== Input material ==
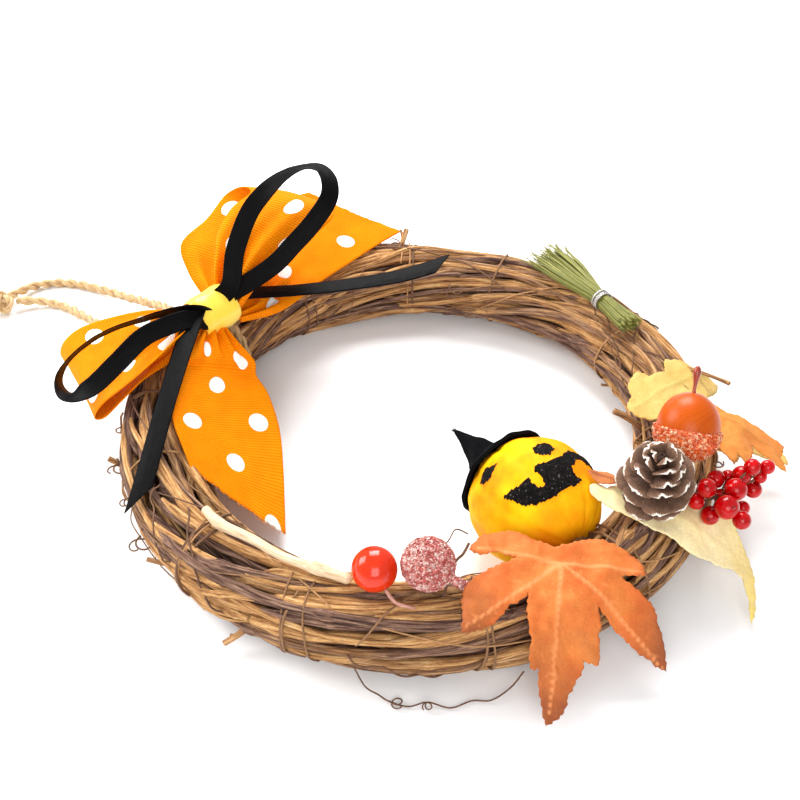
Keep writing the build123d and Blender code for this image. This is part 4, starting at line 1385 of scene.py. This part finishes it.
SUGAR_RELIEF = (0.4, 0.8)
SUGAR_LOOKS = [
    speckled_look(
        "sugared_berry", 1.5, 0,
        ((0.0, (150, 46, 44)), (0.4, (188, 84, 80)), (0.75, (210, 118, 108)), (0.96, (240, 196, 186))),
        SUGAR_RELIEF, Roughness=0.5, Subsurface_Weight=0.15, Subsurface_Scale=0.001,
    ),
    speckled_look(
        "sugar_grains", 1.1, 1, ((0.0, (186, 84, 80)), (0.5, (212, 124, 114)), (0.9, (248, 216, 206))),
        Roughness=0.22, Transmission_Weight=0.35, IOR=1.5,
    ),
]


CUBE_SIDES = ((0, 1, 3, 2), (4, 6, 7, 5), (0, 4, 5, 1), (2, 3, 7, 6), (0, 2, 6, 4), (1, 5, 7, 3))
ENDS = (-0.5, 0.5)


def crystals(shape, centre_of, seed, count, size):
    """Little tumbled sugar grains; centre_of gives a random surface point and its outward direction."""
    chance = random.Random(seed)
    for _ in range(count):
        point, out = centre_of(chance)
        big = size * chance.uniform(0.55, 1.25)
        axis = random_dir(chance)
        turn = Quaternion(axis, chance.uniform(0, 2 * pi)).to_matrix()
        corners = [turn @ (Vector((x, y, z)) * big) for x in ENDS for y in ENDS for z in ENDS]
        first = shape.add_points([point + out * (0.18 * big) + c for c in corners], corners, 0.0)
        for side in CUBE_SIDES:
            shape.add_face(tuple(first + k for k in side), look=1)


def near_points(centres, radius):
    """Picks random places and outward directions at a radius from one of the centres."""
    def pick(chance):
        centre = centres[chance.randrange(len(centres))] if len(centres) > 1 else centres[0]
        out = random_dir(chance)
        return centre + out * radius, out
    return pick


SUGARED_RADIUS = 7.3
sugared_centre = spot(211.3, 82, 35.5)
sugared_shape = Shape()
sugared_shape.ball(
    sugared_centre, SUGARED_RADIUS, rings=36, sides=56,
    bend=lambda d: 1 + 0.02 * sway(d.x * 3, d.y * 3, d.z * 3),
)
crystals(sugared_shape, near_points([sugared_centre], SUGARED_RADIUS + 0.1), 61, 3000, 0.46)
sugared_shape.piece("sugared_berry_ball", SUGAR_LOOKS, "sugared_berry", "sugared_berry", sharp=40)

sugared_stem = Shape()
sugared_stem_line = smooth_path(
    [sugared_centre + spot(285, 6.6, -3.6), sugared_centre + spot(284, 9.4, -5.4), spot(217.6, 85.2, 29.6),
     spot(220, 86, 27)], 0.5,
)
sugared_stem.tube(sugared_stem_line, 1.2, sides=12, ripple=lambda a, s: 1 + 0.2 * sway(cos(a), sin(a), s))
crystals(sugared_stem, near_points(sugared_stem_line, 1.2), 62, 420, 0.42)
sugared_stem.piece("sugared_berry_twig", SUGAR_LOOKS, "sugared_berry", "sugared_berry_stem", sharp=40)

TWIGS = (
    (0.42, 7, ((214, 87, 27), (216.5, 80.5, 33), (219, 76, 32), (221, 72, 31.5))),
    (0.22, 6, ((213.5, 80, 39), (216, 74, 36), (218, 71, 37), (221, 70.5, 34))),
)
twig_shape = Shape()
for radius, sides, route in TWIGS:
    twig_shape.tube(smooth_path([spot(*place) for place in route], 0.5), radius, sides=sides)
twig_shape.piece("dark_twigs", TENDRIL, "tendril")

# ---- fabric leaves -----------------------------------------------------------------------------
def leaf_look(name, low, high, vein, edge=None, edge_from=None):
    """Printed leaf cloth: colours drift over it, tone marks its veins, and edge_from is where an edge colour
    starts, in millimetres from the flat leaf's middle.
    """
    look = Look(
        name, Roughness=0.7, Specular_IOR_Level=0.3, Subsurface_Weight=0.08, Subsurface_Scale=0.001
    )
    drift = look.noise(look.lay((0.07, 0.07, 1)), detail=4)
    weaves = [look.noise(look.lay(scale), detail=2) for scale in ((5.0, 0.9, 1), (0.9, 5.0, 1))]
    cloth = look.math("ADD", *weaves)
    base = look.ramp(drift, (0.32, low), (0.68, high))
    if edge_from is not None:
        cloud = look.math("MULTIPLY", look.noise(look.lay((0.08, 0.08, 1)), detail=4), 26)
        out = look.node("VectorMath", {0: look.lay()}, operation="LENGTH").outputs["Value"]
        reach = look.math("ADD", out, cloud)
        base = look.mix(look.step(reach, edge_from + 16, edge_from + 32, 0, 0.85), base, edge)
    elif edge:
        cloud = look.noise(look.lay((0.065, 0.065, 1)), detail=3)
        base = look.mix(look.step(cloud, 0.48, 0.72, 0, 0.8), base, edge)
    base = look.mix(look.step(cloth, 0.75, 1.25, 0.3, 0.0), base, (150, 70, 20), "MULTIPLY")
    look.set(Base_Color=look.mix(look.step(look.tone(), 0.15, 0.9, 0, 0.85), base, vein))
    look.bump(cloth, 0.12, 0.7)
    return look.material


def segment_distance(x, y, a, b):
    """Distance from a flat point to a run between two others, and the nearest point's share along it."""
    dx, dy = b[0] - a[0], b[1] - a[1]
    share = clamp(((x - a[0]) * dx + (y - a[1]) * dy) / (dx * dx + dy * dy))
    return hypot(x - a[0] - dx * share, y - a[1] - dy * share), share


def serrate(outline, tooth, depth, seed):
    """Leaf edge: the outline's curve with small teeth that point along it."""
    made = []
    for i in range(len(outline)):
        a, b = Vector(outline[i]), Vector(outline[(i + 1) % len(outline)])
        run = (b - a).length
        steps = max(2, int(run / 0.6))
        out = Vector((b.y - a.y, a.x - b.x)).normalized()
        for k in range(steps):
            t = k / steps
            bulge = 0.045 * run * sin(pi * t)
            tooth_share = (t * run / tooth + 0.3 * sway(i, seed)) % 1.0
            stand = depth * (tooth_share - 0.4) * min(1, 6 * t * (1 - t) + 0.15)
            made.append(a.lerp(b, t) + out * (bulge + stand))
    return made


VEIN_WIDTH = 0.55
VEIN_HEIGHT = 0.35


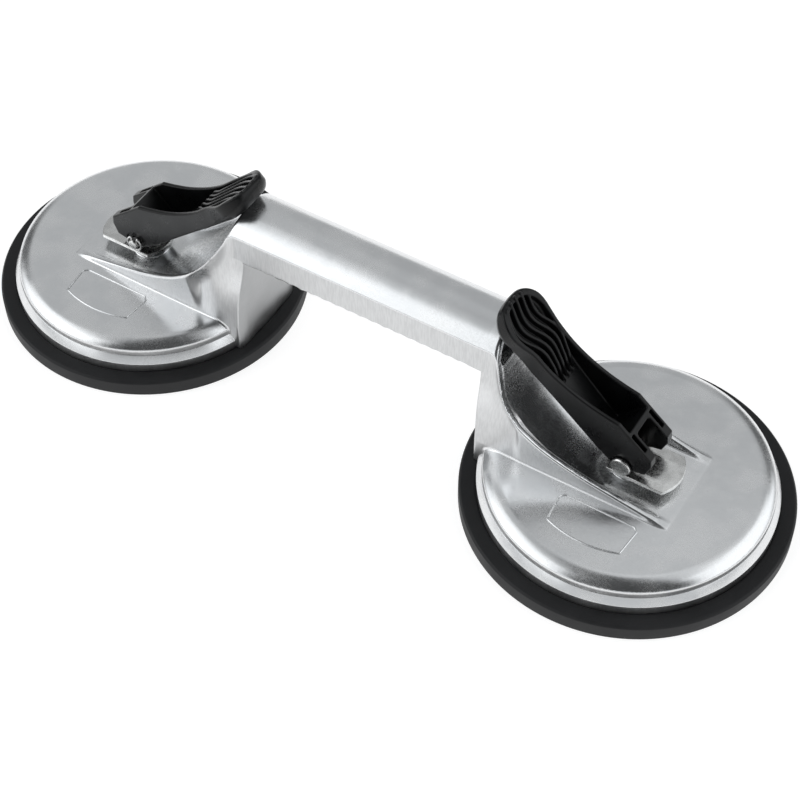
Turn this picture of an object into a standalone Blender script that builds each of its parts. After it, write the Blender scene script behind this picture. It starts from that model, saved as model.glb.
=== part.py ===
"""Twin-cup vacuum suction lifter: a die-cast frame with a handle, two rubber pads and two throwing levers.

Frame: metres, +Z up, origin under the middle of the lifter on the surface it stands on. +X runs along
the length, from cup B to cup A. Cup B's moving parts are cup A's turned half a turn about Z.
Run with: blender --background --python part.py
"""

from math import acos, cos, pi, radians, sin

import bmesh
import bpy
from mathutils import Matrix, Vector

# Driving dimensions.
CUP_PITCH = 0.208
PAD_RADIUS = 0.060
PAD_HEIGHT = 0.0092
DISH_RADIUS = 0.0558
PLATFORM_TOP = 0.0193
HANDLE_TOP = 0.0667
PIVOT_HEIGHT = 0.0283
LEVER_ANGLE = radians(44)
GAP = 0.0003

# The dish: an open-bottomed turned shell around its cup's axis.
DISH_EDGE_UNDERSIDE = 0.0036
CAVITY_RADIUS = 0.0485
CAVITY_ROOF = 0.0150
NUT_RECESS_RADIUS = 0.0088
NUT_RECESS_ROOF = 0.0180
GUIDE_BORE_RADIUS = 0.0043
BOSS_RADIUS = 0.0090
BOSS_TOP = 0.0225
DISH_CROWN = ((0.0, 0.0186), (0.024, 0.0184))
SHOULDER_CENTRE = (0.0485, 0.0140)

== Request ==
Restate all of the entries exactly, please.

== Written solution ==
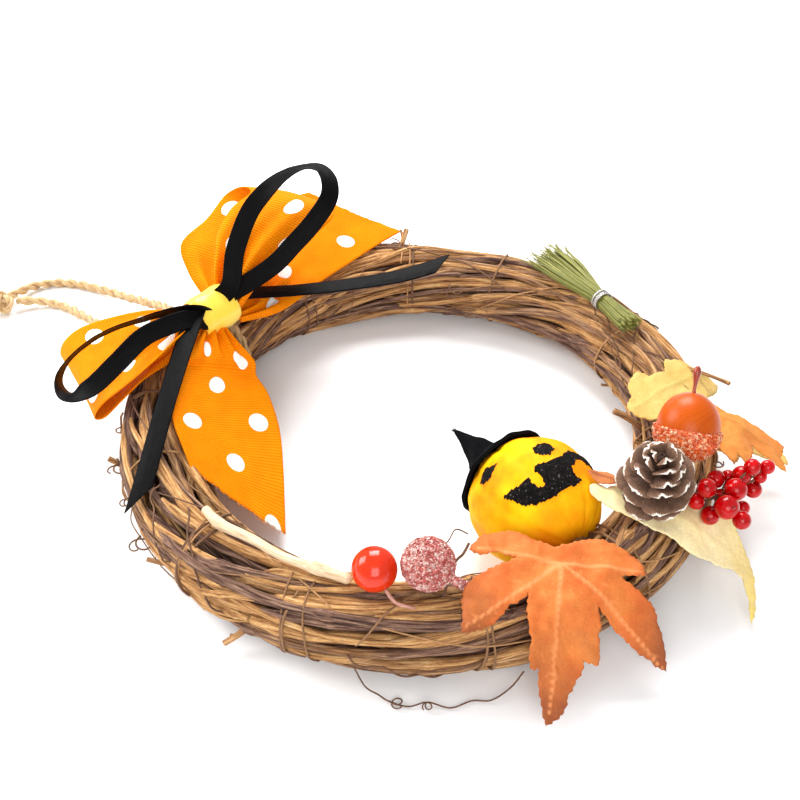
Keep writing the build123d and Blender code for this image. This is part 4, starting at line 1385 of scene.py. This part finishes it.
SUGAR_RELIEF = (0.4, 0.8)
SUGAR_LOOKS = [
    speckled_look(
        "sugared_berry", 1.5, 0,
        ((0.0, (150, 46, 44)), (0.4, (188, 84, 80)), (0.75, (210, 118, 108)), (0.96, (240, 196, 186))),
        SUGAR_RELIEF, Roughness=0.5, Subsurface_Weight=0.15, Subsurface_Scale=0.001,
    ),
    speckled_look(
        "sugar_grains", 1.1, 1, ((0.0, (186, 84, 80)), (0.5, (212, 124, 114)), (0.9, (248, 216, 206))),
        Roughness=0.22, Transmission_Weight=0.35, IOR=1.5,
    ),
]


CUBE_SIDES = ((0, 1, 3, 2), (4, 6, 7, 5), (0, 4, 5, 1), (2, 3, 7, 6), (0, 2, 6, 4), (1, 5, 7, 3))
ENDS = (-0.5, 0.5)


def crystals(shape, centre_of, seed, count, size):
    """Little tumbled sugar grains; centre_of gives a random surface point and its outward direction."""
    chance = random.Random(seed)
    for _ in range(count):
        point, out = centre_of(chance)
        big = size * chance.uniform(0.55, 1.25)
        axis = random_dir(chance)
        turn = Quaternion(axis, chance.uniform(0, 2 * pi)).to_matrix()
        corners = [turn @ (Vector((x, y, z)) * big) for x in ENDS for y in ENDS for z in ENDS]
        first = shape.add_points([point + out * (0.18 * big) + c for c in corners], corners, 0.0)
        for side in CUBE_SIDES:
            shape.add_face(tuple(first + k for k in side), look=1)


def near_points(centres, radius):
    """Picks random places and outward directions at a radius from one of the centres."""
    def pick(chance):
        centre = centres[chance.randrange(len(centres))] if len(centres) > 1 else centres[0]
        out = random_dir(chance)
        return centre + out * radius, out
    return pick


SUGARED_RADIUS = 7.3
sugared_centre = spot(211.3, 82, 35.5)
sugared_shape = Shape()
sugared_shape.ball(
    sugared_centre, SUGARED_RADIUS, rings=36, sides=56,
    bend=lambda d: 1 + 0.02 * sway(d.x * 3, d.y * 3, d.z * 3),
)
crystals(sugared_shape, near_points([sugared_centre], SUGARED_RADIUS + 0.1), 61, 3000, 0.46)
sugared_shape.piece("sugared_berry_ball", SUGAR_LOOKS, "sugared_berry", "sugared_berry", sharp=40)

sugared_stem = Shape()
sugared_stem_line = smooth_path(
    [sugared_centre + spot(285, 6.6, -3.6), sugared_centre + spot(284, 9.4, -5.4), spot(217.6, 85.2, 29.6),
     spot(220, 86, 27)], 0.5,
)
sugared_stem.tube(sugared_stem_line, 1.2, sides=12, ripple=lambda a, s: 1 + 0.2 * sway(cos(a), sin(a), s))
crystals(sugared_stem, near_points(sugared_stem_line, 1.2), 62, 420, 0.42)
sugared_stem.piece("sugared_berry_twig", SUGAR_LOOKS, "sugared_berry", "sugared_berry_stem", sharp=40)

TWIGS = (
    (0.42, 7, ((214, 87, 27), (216.5, 80.5, 33), (219, 76, 32), (221, 72, 31.5))),
    (0.22, 6, ((213.5, 80, 39), (216, 74, 36), (218, 71, 37), (221, 70.5, 34))),
)
twig_shape = Shape()
for radius, sides, route in TWIGS:
    twig_shape.tube(smooth_path([spot(*place) for place in route], 0.5), radius, sides=sides)
twig_shape.piece("dark_twigs", TENDRIL, "tendril")

# ---- fabric leaves -----------------------------------------------------------------------------
def leaf_look(name, low, high, vein, edge=None, edge_from=None):
    """Printed leaf cloth: colours drift over it, tone marks its veins, and edge_from is where an edge colour
    starts, in millimetres from the flat leaf's middle.
    """
    look = Look(
        name, Roughness=0.7, Specular_IOR_Level=0.3, Subsurface_Weight=0.08, Subsurface_Scale=0.001
    )
    drift = look.noise(look.lay((0.07, 0.07, 1)), detail=4)
    weaves = [look.noise(look.lay(scale), detail=2) for scale in ((5.0, 0.9, 1), (0.9, 5.0, 1))]
    cloth = look.math("ADD", *weaves)
    base = look.ramp(drift, (0.32, low), (0.68, high))
    if edge_from is not None:
        cloud = look.math("MULTIPLY", look.noise(look.lay((0.08, 0.08, 1)), detail=4), 26)
        out = look.node("VectorMath", {0: look.lay()}, operation="LENGTH").outputs["Value"]
        reach = look.math("ADD", out, cloud)
        base = look.mix(look.step(reach, edge_from + 16, edge_from + 32, 0, 0.85), base, edge)
    elif edge:
        cloud = look.noise(look.lay((0.065, 0.065, 1)), detail=3)
        base = look.mix(look.step(cloud, 0.48, 0.72, 0, 0.8), base, edge)
    base = look.mix(look.step(cloth, 0.75, 1.25, 0.3, 0.0), base, (150, 70, 20), "MULTIPLY")
    look.set(Base_Color=look.mix(look.step(look.tone(), 0.15, 0.9, 0, 0.85), base, vein))
    look.bump(cloth, 0.12, 0.7)
    return look.material


def segment_distance(x, y, a, b):
    """Distance from a flat point to a run between two others, and the nearest point's share along it."""
    dx, dy = b[0] - a[0], b[1] - a[1]
    share = clamp(((x - a[0]) * dx + (y - a[1]) * dy) / (dx * dx + dy * dy))
    return hypot(x - a[0] - dx * share, y - a[1] - dy * share), share


def serrate(outline, tooth, depth, seed):
    """Leaf edge: the outline's curve with small teeth that point along it."""
    made = []
    for i in range(len(outline)):
        a, b = Vector(outline[i]), Vector(outline[(i + 1) % len(outline)])
        run = (b - a).length
        steps = max(2, int(run / 0.6))
        out = Vector((b.y - a.y, a.x - b.x)).normalized()
        for k in range(steps):
            t = k / steps
            bulge = 0.045 * run * sin(pi * t)
            tooth_share = (t * run / tooth + 0.3 * sway(i, seed)) % 1.0
            stand = depth * (tooth_share - 0.4) * min(1, 6 * t * (1 - t) + 0.15)
            made.append(a.lerp(b, t) + out * (bulge + stand))
    return made


VEIN_WIDTH = 0.55
VEIN_HEIGHT = 0.35


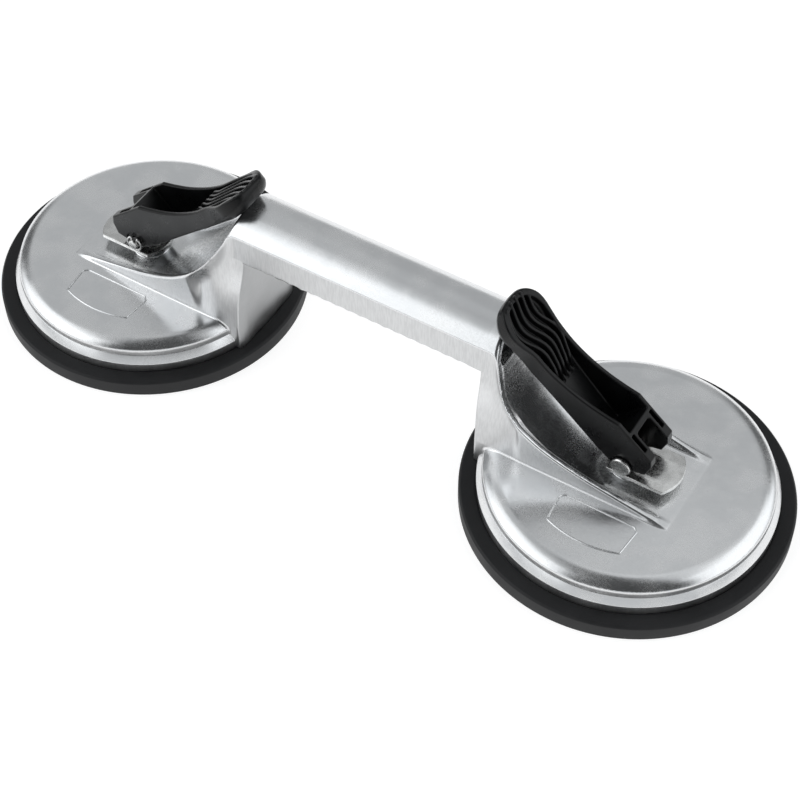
Turn this picture of an object into a standalone Blender script that builds each of its parts. After it, write the Blender scene script behind this picture. It starts from that model, saved as model.glb.
=== part.py ===
"""Twin-cup vacuum suction lifter: a die-cast frame with a handle, two rubber pads and two throwing levers.

Frame: metres, +Z up, origin under the middle of the lifter on the surface it stands on. +X runs along
the length, from cup B to cup A. Cup B's moving parts are cup A's turned half a turn about Z.
Run with: blender --background --python part.py
"""

from math import acos, cos, pi, radians, sin

import bmesh
import bpy
from mathutils import Matrix, Vector

# Driving dimensions.
CUP_PITCH = 0.208
PAD_RADIUS = 0.060
PAD_HEIGHT = 0.0092
DISH_RADIUS = 0.0558
PLATFORM_TOP = 0.0193
HANDLE_TOP = 0.0667
PIVOT_HEIGHT = 0.0283
LEVER_ANGLE = radians(44)
GAP = 0.0003

# The dish: an open-bottomed turned shell around its cup's axis.
DISH_EDGE_UNDERSIDE = 0.0036
CAVITY_RADIUS = 0.0485
CAVITY_ROOF = 0.0150
NUT_RECESS_RADIUS = 0.0088
NUT_RECESS_ROOF = 0.0180
GUIDE_BORE_RADIUS = 0.0043
BOSS_RADIUS = 0.0090
BOSS_TOP = 0.0225
DISH_CROWN = ((0.0, 0.0186), (0.024, 0.0184))
SHOULDER_CENTRE = (0.0485, 0.0140)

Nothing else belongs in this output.